WORK REQUIRED |
Reproduce all of the data exactly, with no line skipped.

= = = = = = =

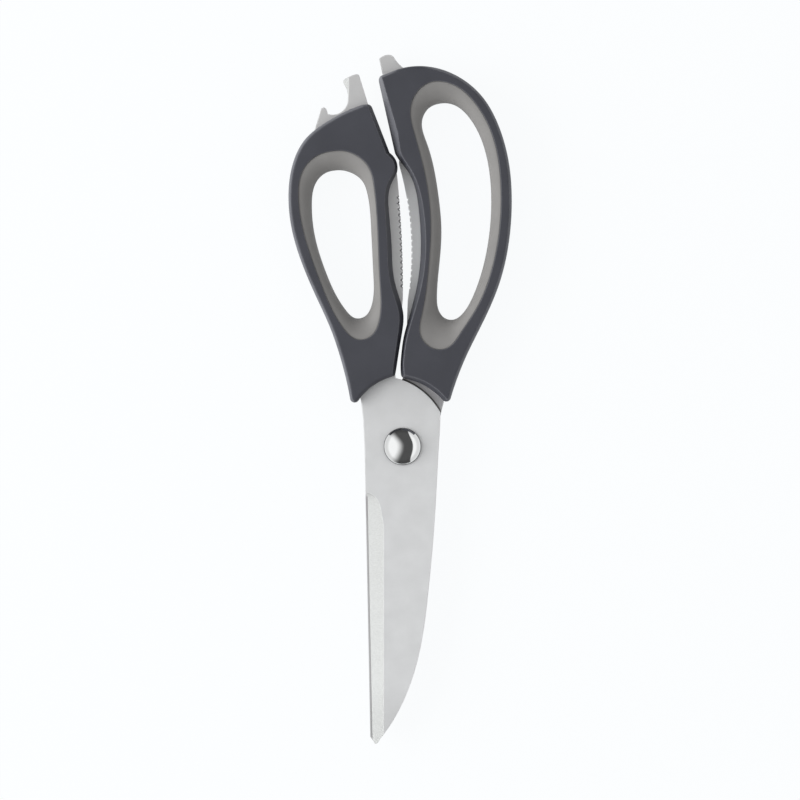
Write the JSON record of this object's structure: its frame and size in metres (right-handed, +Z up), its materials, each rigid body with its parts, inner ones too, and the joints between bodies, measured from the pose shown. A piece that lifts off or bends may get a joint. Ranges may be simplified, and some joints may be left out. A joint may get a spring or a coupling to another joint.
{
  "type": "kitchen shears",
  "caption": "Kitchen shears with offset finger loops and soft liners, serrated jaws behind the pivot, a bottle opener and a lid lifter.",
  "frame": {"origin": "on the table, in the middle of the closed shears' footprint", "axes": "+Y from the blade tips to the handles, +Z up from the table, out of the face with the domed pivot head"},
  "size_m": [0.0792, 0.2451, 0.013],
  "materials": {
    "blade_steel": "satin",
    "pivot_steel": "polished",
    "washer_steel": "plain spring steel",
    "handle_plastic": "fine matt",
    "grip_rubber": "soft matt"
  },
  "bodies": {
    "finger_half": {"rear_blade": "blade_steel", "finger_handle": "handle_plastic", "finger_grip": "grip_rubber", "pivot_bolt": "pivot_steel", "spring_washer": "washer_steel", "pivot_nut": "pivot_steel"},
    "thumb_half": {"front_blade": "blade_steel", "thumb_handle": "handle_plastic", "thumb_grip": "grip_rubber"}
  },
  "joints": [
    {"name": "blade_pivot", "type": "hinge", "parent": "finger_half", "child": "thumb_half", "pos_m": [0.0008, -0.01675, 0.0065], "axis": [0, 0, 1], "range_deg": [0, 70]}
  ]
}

= = = = = = =

SOLUTION FOR THIS TASK |
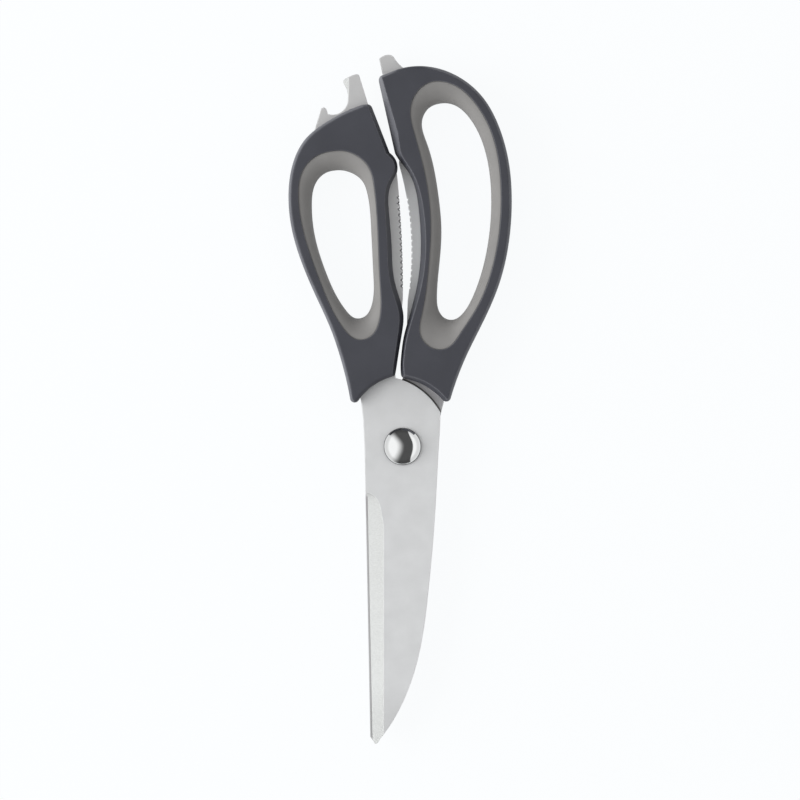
Write the JSON record of this object's structure: its frame and size in metres (right-handed, +Z up), its materials, each rigid body with its parts, inner ones too, and the joints between bodies, measured from the pose shown. A piece that lifts off or bends may get a joint. Ranges may be simplified, and some joints may be left out. A joint may get a spring or a coupling to another joint.
{
  "type": "kitchen shears",
  "caption": "Kitchen shears with offset finger loops and soft liners, serrated jaws behind the pivot, a bottle opener and a lid lifter.",
  "frame": {"origin": "on the table, in the middle of the closed shears' footprint", "axes": "+Y from the blade tips to the handles, +Z up from the table, out of the face with the domed pivot head"},
  "size_m": [0.0792, 0.2451, 0.013],
  "materials": {
    "blade_steel": "satin",
    "pivot_steel": "polished",
    "washer_steel": "plain spring steel",
    "handle_plastic": "fine matt",
    "grip_rubber": "soft matt"
  },
  "bodies": {
    "finger_half": {"rear_blade": "blade_steel", "finger_handle": "handle_plastic", "finger_grip": "grip_rubber", "pivot_bolt": "pivot_steel", "spring_washer": "washer_steel", "pivot_nut": "pivot_steel"},
    "thumb_half": {"front_blade": "blade_steel", "thumb_handle": "handle_plastic", "thumb_grip": "grip_rubber"}
  },
  "joints": [
    {"name": "blade_pivot", "type": "hinge", "parent": "finger_half", "child": "thumb_half", "pos_m": [0.0008, -0.01675, 0.0065], "axis": [0, 0, 1], "range_deg": [0, 70]}
  ]
}